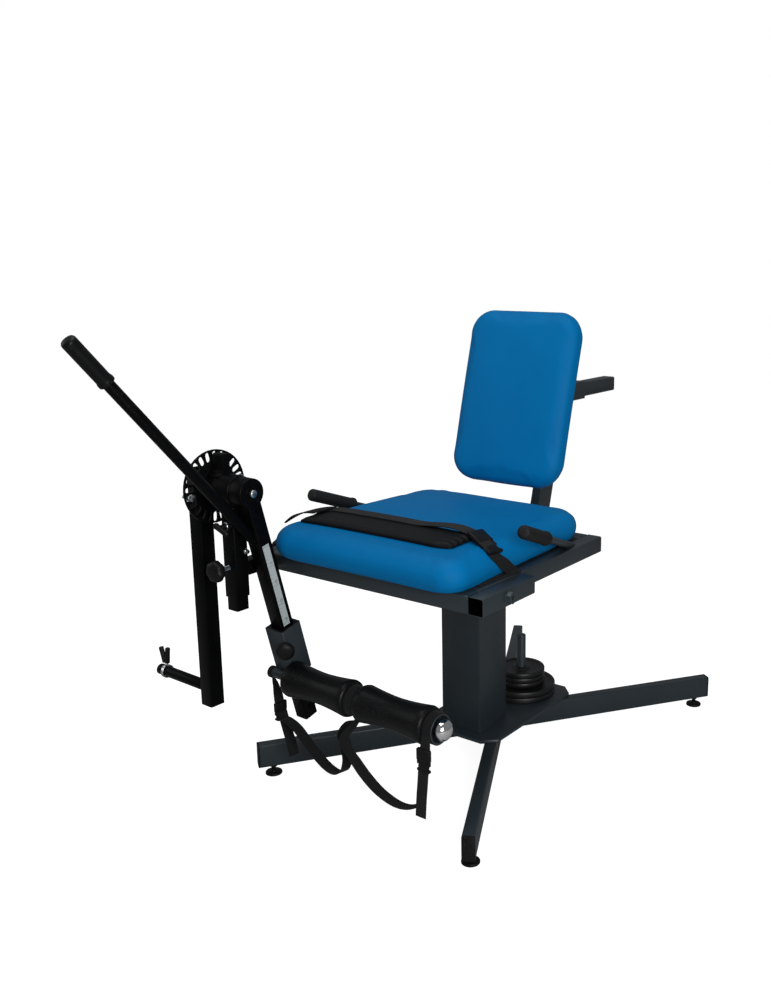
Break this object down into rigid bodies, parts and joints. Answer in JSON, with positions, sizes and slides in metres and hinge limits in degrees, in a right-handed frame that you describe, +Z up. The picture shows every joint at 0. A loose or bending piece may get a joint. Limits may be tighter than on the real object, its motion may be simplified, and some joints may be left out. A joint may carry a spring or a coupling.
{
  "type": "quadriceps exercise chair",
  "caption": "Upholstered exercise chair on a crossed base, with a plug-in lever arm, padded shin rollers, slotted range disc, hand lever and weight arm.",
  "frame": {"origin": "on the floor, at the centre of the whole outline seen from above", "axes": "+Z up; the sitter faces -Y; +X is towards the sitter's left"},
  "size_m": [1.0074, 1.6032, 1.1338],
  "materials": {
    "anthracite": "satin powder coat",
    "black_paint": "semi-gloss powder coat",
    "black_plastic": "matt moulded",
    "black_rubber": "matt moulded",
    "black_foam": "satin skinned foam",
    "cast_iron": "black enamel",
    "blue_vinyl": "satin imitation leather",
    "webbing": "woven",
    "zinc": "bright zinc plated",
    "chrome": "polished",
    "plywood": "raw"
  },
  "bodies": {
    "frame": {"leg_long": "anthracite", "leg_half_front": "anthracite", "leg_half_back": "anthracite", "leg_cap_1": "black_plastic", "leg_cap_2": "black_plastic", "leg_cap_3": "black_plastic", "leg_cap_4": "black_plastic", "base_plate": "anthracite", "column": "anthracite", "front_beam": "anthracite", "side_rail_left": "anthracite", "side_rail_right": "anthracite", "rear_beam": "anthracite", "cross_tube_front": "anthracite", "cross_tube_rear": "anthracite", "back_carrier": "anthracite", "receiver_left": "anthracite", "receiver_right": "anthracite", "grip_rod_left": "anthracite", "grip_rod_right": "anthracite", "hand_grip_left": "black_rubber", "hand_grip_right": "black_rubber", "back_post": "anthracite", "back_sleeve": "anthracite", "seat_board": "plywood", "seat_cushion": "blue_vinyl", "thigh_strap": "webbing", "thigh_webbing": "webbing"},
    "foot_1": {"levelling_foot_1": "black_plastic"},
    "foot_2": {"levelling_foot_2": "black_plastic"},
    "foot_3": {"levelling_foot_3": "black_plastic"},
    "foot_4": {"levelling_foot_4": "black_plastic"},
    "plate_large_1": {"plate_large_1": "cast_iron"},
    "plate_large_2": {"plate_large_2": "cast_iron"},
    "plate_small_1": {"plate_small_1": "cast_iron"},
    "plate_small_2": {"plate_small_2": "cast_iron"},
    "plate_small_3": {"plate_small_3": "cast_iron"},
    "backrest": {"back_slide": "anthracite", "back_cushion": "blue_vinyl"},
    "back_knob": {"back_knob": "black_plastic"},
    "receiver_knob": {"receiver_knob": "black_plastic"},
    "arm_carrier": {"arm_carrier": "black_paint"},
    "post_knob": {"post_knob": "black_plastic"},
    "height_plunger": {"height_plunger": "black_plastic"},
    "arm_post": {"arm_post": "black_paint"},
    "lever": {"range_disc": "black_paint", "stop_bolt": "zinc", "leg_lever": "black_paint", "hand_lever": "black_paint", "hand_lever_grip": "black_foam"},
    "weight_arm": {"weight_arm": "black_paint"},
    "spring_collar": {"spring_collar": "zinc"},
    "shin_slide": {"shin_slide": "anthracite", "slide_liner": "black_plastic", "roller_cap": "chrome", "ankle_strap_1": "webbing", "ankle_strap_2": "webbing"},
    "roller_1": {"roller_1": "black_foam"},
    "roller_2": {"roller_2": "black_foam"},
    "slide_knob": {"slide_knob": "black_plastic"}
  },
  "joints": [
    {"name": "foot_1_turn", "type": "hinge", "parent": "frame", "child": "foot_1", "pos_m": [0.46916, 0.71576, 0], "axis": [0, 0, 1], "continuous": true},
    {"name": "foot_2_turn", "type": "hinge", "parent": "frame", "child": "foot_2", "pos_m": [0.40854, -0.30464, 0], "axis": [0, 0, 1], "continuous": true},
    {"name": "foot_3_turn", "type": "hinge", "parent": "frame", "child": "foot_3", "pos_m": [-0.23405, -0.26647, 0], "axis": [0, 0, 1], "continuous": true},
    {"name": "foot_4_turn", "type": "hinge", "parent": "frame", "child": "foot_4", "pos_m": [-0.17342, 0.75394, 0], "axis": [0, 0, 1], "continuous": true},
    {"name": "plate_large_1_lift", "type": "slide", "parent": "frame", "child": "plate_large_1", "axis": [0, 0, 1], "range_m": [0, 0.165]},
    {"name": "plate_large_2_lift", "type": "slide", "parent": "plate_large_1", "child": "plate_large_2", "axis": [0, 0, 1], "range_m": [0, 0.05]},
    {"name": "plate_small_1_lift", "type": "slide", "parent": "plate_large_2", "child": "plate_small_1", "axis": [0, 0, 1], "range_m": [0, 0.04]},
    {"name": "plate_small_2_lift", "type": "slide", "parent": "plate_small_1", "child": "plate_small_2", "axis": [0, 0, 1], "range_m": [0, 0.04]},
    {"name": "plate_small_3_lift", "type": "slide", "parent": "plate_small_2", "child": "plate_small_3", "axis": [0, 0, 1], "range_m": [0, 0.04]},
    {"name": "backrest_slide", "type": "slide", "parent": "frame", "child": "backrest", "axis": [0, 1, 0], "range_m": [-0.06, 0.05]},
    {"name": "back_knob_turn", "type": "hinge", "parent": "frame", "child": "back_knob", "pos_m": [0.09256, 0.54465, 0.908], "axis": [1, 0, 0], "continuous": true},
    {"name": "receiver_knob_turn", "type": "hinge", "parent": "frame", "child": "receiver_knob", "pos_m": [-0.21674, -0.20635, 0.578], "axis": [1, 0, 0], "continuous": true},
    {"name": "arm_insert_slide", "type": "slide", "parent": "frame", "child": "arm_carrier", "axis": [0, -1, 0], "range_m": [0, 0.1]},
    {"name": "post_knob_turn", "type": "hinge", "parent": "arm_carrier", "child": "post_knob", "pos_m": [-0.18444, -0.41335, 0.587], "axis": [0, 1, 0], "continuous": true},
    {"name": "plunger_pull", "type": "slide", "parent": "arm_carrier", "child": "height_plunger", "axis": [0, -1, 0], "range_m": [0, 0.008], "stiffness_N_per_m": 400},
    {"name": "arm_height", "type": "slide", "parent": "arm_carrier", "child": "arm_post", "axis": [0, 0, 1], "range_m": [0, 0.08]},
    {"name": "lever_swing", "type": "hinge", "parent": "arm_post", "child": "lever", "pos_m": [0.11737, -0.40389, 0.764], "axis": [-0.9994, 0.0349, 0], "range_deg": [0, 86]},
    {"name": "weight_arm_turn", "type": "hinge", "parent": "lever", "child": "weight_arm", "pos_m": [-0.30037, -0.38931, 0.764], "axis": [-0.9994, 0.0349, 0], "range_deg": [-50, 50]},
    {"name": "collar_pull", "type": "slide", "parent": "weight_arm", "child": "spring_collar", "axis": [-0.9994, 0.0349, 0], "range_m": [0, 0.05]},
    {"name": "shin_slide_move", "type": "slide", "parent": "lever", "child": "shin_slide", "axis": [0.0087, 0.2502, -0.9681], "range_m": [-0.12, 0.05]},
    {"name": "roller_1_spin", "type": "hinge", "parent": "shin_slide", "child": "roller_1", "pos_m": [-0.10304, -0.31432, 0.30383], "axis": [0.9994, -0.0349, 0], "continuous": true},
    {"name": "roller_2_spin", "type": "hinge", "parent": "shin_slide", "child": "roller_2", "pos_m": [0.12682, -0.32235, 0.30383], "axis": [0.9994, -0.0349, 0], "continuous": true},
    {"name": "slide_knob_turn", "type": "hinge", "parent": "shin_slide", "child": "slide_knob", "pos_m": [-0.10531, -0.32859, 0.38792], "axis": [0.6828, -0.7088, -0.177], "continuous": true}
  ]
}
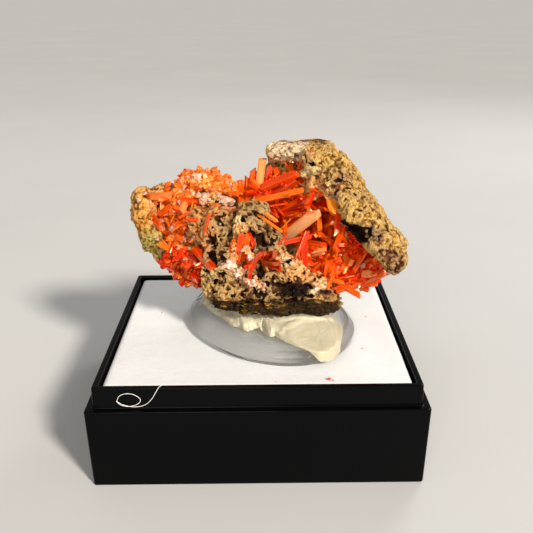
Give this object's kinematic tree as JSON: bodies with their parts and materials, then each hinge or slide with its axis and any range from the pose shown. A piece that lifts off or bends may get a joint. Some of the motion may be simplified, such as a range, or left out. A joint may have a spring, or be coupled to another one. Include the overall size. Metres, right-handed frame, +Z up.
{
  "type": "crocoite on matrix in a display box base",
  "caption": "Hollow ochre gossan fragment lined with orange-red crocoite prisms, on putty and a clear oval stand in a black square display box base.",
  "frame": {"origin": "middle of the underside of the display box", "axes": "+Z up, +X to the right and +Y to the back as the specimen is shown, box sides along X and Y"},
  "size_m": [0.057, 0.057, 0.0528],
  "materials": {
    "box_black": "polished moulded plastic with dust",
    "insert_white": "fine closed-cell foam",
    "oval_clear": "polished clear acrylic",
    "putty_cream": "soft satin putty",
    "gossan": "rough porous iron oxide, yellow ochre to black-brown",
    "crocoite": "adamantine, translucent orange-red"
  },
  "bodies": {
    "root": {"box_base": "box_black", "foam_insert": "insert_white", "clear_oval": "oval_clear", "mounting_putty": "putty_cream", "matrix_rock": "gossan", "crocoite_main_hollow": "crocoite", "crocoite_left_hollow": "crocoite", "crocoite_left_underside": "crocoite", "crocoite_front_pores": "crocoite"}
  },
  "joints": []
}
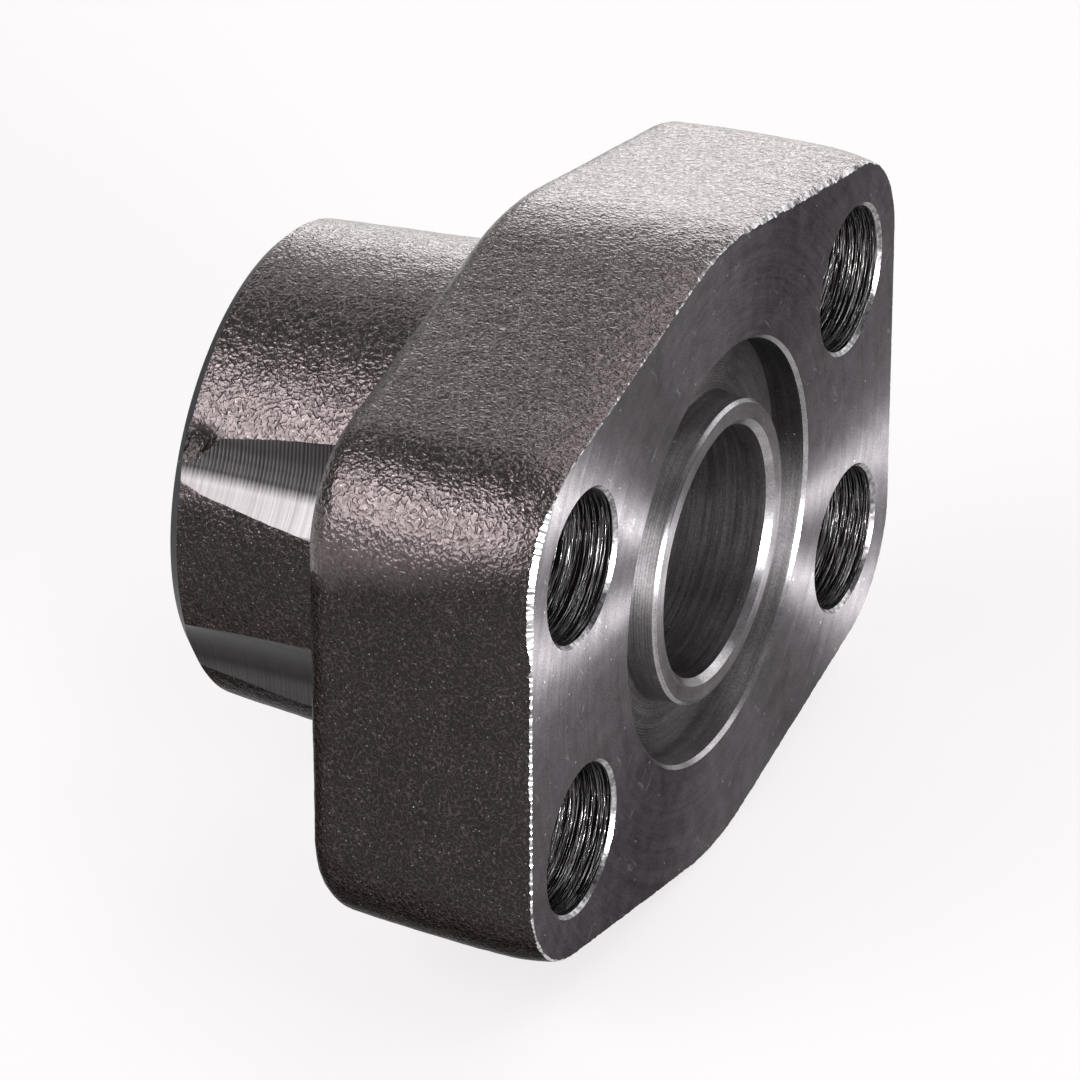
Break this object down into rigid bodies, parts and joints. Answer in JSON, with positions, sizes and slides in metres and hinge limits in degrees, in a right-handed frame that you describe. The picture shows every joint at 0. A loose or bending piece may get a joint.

▶ [Instructions to follow]
Tally up the lines in the records containing the word "every", then give the count and nothing else.

▶ [Written response]
2